Supplied material:
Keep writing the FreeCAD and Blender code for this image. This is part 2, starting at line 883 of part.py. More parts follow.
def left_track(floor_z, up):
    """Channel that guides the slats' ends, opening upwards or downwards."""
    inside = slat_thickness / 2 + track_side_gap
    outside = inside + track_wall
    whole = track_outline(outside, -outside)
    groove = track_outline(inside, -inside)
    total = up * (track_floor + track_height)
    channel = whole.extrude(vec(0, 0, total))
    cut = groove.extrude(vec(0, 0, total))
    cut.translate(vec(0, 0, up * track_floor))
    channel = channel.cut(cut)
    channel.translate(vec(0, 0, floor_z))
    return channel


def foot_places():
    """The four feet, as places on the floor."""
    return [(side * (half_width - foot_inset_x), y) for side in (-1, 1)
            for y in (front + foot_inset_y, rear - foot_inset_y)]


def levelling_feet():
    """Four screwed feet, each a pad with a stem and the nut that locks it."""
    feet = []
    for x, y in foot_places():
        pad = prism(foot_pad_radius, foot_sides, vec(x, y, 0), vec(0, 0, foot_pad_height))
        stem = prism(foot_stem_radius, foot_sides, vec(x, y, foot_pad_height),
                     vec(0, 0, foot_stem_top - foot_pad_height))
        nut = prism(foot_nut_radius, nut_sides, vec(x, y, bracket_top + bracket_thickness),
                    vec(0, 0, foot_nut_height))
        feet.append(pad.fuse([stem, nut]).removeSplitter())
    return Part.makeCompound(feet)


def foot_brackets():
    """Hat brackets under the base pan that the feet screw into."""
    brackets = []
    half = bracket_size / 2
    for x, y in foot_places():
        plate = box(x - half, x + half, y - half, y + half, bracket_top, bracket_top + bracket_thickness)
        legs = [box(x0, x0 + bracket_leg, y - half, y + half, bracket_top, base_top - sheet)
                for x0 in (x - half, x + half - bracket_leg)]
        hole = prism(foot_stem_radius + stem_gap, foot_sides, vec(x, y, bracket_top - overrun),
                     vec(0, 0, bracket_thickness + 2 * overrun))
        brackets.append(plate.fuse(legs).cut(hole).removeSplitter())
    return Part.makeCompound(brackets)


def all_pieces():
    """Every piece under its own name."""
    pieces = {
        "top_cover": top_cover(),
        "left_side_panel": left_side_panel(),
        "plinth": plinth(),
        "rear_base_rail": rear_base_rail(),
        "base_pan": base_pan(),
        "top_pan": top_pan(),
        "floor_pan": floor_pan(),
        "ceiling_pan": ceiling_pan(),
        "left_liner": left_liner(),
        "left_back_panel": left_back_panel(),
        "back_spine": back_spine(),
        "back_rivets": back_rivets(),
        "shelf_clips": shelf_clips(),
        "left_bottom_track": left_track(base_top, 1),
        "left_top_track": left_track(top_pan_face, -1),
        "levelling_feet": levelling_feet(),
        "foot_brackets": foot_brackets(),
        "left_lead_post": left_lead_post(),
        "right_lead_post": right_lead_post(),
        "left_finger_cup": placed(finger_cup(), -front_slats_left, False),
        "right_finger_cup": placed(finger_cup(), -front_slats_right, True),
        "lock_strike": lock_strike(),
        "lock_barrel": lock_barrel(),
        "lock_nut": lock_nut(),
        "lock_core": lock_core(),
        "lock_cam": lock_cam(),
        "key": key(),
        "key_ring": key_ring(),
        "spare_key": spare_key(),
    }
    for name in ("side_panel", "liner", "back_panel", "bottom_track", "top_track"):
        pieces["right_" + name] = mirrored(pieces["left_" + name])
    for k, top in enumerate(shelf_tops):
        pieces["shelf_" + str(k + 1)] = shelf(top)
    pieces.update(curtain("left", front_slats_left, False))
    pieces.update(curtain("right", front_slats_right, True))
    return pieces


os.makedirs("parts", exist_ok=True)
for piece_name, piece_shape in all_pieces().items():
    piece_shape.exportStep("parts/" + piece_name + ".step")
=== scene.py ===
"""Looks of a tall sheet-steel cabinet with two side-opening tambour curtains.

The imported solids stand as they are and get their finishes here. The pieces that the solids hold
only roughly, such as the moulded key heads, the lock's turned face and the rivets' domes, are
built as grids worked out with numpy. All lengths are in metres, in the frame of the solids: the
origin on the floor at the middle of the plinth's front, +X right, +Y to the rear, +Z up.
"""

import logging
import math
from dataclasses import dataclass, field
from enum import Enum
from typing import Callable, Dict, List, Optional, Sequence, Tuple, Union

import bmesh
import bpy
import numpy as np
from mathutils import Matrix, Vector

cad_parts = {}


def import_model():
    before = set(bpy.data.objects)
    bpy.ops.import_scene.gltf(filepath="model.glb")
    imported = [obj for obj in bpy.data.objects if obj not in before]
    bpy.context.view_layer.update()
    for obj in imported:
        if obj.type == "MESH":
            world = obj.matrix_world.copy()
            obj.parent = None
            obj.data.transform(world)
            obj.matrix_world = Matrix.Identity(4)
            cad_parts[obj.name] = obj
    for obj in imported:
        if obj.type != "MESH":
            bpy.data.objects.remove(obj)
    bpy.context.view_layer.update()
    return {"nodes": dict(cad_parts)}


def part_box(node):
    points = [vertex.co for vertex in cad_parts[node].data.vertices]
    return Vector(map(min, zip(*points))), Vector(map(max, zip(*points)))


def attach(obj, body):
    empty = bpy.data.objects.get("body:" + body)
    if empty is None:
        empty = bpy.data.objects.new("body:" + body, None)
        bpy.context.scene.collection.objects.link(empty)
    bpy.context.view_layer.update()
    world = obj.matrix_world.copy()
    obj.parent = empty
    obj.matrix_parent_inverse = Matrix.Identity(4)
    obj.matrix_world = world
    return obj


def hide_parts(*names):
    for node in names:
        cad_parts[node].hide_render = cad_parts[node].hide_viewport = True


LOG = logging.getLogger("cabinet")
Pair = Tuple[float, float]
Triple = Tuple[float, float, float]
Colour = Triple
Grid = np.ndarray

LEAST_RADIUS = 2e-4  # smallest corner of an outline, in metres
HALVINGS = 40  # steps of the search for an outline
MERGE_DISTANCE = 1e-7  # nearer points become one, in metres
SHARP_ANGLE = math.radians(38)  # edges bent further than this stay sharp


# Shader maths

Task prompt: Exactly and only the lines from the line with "for name in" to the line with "imported = [obj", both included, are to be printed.

Response to this task:
    for name in ("side_panel", "liner", "back_panel", "bottom_track", "top_track"):
        pieces["right_" + name] = mirrored(pieces["left_" + name])
    for k, top in enumerate(shelf_tops):
        pieces["shelf_" + str(k + 1)] = shelf(top)
    pieces.update(curtain("left", front_slats_left, False))
    pieces.update(curtain("right", front_slats_right, True))
    return pieces


os.makedirs("parts", exist_ok=True)
for piece_name, piece_shape in all_pieces().items():
    piece_shape.exportStep("parts/" + piece_name + ".step")
=== scene.py ===
"""Looks of a tall sheet-steel cabinet with two side-opening tambour curtains.

The imported solids stand as they are and get their finishes here. The pieces that the solids hold
only roughly, such as the moulded key heads, the lock's turned face and the rivets' domes, are
built as grids worked out with numpy. All lengths are in metres, in the frame of the solids: the
origin on the floor at the middle of the plinth's front, +X right, +Y to the rear, +Z up.
"""

import logging
import math
from dataclasses import dataclass, field
from enum import Enum
from typing import Callable, Dict, List, Optional, Sequence, Tuple, Union

import bmesh
import bpy
import numpy as np
from mathutils import Matrix, Vector

cad_parts = {}


def import_model():
    before = set(bpy.data.objects)
    bpy.ops.import_scene.gltf(filepath="model.glb")
    imported = [obj for obj in bpy.data.objects if obj not in before]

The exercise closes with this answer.